Exercise directions:
Quote precisely the run of lines opening with the line containing "list) else pieces.solids()" and closing with the line containing "in imported if", and nothing else.
++++ Data to process
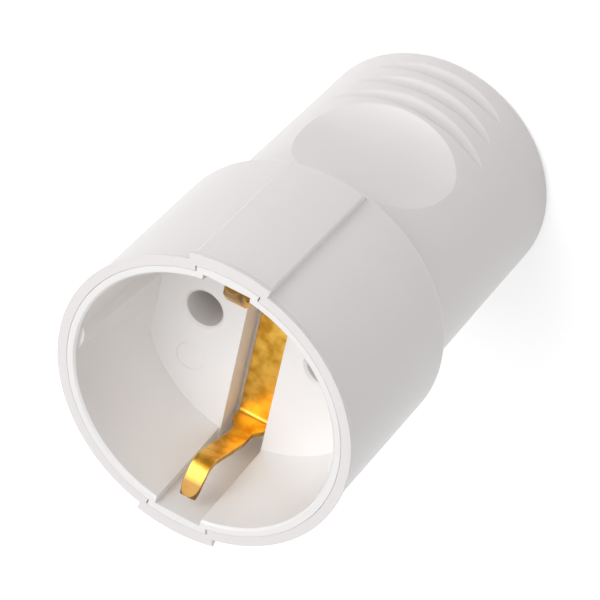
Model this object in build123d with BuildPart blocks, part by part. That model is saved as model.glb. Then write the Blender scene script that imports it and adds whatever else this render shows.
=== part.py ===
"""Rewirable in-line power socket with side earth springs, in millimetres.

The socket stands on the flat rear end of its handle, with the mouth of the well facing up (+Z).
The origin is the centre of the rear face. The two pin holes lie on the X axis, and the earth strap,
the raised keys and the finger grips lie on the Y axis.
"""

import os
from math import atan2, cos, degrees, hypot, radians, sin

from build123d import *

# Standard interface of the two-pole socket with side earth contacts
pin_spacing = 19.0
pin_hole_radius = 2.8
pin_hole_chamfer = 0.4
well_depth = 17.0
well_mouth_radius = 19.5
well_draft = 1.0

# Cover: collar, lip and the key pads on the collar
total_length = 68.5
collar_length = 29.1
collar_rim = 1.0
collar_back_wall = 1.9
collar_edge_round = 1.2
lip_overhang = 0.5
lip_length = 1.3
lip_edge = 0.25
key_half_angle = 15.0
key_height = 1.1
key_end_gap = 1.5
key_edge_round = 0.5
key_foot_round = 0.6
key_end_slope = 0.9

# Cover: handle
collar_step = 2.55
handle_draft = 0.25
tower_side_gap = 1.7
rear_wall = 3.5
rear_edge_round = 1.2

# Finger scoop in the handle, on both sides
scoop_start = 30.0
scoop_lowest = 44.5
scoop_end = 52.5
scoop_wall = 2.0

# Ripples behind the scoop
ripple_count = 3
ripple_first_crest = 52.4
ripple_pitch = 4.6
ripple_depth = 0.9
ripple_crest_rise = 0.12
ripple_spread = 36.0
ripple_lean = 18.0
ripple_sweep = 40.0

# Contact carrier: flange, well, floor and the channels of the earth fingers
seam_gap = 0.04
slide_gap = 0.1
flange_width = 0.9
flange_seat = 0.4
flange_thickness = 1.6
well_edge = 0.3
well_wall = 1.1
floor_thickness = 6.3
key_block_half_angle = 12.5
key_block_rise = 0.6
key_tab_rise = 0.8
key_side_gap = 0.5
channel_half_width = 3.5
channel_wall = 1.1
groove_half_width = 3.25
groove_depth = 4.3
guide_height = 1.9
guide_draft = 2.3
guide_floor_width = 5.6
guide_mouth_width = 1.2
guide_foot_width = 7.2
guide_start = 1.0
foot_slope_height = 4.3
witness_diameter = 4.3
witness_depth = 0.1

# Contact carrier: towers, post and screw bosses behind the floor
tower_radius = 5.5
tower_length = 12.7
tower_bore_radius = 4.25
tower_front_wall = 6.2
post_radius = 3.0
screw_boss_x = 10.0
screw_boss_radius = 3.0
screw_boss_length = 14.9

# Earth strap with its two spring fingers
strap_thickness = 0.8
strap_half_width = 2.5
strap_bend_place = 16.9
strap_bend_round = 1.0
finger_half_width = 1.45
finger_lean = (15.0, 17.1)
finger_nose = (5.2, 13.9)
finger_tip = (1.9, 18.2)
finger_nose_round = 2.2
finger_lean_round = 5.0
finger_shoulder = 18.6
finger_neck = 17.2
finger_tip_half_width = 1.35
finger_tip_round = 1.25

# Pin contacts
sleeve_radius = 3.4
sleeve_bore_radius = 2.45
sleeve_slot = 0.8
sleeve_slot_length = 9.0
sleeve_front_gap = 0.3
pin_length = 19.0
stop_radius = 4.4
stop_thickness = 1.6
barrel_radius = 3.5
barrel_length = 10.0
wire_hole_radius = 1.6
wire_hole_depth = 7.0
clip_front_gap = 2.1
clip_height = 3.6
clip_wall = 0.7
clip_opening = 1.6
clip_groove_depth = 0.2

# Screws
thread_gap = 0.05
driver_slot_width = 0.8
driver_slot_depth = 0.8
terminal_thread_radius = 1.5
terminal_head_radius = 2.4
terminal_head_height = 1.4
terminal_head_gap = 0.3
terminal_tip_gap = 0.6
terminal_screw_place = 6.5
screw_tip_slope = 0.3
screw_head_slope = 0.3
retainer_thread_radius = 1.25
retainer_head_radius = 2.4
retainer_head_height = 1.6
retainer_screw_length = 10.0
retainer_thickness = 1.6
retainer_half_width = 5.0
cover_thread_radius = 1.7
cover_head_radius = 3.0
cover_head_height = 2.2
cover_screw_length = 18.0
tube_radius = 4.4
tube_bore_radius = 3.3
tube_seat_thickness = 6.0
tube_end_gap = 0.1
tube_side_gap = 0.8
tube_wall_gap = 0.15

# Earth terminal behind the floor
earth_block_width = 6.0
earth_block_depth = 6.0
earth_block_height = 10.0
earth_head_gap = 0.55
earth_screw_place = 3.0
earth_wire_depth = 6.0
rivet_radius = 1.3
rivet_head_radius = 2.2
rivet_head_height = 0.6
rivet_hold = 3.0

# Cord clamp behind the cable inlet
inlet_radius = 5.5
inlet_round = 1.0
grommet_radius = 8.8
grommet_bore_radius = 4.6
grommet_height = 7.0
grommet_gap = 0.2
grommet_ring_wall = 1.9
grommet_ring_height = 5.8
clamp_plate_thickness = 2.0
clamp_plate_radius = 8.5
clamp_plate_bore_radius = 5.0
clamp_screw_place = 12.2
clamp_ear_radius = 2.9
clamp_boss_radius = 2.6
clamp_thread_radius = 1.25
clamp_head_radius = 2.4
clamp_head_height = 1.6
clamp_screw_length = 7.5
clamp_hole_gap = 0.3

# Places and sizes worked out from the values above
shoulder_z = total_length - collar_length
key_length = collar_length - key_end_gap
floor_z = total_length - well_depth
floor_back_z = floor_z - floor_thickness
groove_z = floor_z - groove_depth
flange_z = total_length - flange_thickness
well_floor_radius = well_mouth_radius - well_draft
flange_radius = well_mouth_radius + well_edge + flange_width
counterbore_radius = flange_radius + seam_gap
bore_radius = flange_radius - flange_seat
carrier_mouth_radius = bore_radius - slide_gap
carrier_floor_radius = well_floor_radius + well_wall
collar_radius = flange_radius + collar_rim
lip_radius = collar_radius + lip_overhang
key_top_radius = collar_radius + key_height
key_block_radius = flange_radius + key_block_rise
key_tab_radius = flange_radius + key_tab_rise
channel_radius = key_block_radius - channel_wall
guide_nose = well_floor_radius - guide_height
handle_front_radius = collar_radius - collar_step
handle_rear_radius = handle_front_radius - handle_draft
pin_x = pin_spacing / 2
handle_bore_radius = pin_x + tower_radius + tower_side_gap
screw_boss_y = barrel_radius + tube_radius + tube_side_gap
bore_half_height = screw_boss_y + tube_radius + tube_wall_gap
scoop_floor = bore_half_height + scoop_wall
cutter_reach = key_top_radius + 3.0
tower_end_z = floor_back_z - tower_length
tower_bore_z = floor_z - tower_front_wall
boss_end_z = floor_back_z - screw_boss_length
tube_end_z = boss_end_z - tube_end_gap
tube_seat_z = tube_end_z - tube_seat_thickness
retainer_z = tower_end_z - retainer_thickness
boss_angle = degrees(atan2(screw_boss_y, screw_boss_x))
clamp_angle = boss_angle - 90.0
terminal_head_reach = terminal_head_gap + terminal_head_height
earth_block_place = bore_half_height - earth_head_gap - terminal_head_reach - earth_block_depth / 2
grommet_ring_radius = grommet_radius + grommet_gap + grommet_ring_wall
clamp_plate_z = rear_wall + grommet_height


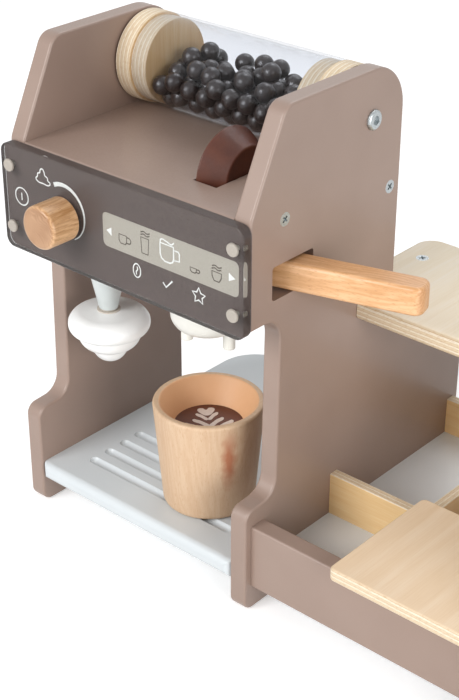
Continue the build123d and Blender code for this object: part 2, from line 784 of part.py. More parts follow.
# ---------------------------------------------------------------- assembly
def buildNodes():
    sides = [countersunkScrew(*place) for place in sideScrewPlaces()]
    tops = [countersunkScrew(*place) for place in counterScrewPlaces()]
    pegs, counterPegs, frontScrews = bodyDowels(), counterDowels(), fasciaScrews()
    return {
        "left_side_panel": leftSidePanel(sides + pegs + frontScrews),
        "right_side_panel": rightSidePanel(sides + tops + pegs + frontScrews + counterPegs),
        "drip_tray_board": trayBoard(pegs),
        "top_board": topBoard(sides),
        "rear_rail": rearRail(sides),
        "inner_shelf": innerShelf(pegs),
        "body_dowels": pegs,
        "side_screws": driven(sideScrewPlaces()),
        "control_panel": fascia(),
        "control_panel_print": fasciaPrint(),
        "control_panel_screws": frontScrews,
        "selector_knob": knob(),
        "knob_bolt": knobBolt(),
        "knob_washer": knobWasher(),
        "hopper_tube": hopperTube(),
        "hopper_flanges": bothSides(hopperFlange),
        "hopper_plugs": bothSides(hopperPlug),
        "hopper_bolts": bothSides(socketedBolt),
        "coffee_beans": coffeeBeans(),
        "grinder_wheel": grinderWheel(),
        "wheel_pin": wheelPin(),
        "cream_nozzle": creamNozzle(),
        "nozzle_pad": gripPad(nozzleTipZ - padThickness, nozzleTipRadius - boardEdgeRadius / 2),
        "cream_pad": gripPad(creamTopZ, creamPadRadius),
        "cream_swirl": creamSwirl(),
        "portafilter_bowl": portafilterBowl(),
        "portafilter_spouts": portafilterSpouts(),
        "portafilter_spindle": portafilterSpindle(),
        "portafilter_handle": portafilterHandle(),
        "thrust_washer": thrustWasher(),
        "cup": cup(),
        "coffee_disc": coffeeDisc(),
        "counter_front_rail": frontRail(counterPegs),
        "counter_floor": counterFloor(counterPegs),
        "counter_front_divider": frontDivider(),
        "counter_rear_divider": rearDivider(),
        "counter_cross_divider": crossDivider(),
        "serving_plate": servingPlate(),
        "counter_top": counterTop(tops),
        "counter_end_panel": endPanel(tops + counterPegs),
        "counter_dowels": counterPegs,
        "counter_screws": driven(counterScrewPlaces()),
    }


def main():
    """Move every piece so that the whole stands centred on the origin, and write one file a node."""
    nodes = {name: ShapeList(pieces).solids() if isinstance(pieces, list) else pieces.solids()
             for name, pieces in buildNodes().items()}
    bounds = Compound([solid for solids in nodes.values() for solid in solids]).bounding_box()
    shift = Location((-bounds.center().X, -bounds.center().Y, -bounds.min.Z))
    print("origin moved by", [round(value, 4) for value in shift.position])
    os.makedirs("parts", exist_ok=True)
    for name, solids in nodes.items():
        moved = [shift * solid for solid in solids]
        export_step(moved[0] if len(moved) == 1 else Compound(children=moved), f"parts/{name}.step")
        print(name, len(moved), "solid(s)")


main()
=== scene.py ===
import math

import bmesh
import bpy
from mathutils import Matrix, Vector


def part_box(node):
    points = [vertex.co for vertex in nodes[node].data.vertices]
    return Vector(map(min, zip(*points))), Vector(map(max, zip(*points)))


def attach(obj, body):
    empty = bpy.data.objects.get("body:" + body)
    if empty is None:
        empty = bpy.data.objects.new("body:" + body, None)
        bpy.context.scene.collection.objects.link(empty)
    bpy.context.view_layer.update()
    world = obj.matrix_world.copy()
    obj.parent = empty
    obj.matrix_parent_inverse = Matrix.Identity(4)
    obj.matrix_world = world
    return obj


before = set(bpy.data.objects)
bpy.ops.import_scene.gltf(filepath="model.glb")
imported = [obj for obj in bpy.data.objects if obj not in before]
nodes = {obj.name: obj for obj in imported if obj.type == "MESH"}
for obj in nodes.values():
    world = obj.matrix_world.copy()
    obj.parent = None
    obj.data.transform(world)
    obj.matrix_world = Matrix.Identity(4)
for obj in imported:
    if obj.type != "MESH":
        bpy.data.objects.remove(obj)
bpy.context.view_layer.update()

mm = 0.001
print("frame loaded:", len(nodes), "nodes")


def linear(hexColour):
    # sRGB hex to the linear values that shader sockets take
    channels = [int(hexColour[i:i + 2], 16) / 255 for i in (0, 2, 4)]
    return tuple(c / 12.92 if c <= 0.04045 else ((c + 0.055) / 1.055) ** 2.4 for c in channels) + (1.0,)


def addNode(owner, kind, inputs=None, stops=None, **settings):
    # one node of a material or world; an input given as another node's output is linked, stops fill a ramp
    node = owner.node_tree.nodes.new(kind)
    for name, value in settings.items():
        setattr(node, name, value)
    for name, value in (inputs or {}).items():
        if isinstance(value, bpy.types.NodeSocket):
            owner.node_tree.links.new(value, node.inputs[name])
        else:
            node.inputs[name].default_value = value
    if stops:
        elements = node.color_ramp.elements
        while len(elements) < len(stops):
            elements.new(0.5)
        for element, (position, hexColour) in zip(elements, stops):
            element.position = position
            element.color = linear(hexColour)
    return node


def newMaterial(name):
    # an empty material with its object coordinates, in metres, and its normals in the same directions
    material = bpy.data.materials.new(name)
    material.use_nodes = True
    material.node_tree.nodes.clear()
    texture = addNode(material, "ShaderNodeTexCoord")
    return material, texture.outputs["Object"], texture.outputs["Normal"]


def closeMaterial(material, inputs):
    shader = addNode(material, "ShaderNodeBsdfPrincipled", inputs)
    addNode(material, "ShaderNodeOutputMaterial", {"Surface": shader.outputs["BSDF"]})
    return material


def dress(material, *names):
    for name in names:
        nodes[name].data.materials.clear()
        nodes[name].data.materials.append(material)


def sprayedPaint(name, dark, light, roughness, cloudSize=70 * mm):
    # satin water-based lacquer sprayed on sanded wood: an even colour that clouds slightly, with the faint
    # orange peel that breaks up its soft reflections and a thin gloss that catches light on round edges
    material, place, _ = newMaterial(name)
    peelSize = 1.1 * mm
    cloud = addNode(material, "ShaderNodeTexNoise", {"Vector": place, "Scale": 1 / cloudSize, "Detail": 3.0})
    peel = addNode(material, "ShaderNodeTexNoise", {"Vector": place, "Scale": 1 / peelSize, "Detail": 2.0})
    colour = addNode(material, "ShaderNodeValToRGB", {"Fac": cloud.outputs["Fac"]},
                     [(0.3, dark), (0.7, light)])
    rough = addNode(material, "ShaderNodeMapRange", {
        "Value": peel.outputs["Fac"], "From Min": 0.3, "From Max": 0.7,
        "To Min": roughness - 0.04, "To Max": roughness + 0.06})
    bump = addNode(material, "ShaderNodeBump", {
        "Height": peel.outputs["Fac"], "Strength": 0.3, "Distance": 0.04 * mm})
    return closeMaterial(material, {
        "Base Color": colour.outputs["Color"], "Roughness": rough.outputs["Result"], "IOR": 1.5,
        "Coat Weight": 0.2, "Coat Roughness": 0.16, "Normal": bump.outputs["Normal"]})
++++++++
Worked solution:
    nodes = {name: ShapeList(pieces).solids() if isinstance(pieces, list) else pieces.solids()
             for name, pieces in buildNodes().items()}
    bounds = Compound([solid for solids in nodes.values() for solid in solids]).bounding_box()
    shift = Location((-bounds.center().X, -bounds.center().Y, -bounds.min.Z))
    print("origin moved by", [round(value, 4) for value in shift.position])
    os.makedirs("parts", exist_ok=True)
    for name, solids in nodes.items():
        moved = [shift * solid for solid in solids]
        export_step(moved[0] if len(moved) == 1 else Compound(children=moved), f"parts/{name}.step")
        print(name, len(moved), "solid(s)")


main()
=== scene.py ===
import math

import bmesh
import bpy
from mathutils import Matrix, Vector


def part_box(node):
    points = [vertex.co for vertex in nodes[node].data.vertices]
    return Vector(map(min, zip(*points))), Vector(map(max, zip(*points)))


def attach(obj, body):
    empty = bpy.data.objects.get("body:" + body)
    if empty is None:
        empty = bpy.data.objects.new("body:" + body, None)
        bpy.context.scene.collection.objects.link(empty)
    bpy.context.view_layer.update()
    world = obj.matrix_world.copy()
    obj.parent = empty
    obj.matrix_parent_inverse = Matrix.Identity(4)
    obj.matrix_world = world
    return obj


before = set(bpy.data.objects)
bpy.ops.import_scene.gltf(filepath="model.glb")
imported = [obj for obj in bpy.data.objects if obj not in before]
nodes = {obj.name: obj for obj in imported if obj.type == "MESH"}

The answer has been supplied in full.